[Rows from a dataset]
• • •
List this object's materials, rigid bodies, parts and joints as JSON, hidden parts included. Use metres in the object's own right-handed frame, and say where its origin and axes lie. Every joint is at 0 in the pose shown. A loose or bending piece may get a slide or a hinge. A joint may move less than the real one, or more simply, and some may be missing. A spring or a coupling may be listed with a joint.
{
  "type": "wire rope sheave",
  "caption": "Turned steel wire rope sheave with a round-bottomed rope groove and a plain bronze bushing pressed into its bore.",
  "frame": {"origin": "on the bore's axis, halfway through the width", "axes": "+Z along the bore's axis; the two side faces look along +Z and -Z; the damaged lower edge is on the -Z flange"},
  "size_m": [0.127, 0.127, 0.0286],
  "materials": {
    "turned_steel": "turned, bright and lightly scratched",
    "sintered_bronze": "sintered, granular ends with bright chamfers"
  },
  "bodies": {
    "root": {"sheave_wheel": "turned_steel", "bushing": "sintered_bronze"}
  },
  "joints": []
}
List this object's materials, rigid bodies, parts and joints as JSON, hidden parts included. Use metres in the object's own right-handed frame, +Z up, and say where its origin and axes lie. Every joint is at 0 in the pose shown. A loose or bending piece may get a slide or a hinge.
• • •
Print back all the lines verbatim.

List this object's materials, rigid bodies, parts and joints as JSON, hidden parts included. Use metres in the object's own right-handed frame, and say where its origin and axes lie. Every joint is at 0 in the pose shown. A loose or bending piece may get a slide or a hinge. A joint may move less than the real one, or more simply, and some may be missing. A spring or a coupling may be listed with a joint.
{
  "type": "wire rope sheave",
  "caption": "Turned steel wire rope sheave with a round-bottomed rope groove and a plain bronze bushing pressed into its bore.",
  "frame": {"origin": "on the bore's axis, halfway through the width", "axes": "+Z along the bore's axis; the two side faces look along +Z and -Z; the damaged lower edge is on the -Z flange"},
  "size_m": [0.127, 0.127, 0.0286],
  "materials": {
    "turned_steel": "turned, bright and lightly scratched",
    "sintered_bronze": "sintered, granular ends with bright chamfers"
  },
  "bodies": {
    "root": {"sheave_wheel": "turned_steel", "bushing": "sintered_bronze"}
  },
  "joints": []
}
List this object's materials, rigid bodies, parts and joints as JSON, hidden parts included. Use metres in the object's own right-handed frame, +Z up, and say where its origin and axes lie. Every joint is at 0 in the pose shown. A loose or bending piece may get a slide or a hinge.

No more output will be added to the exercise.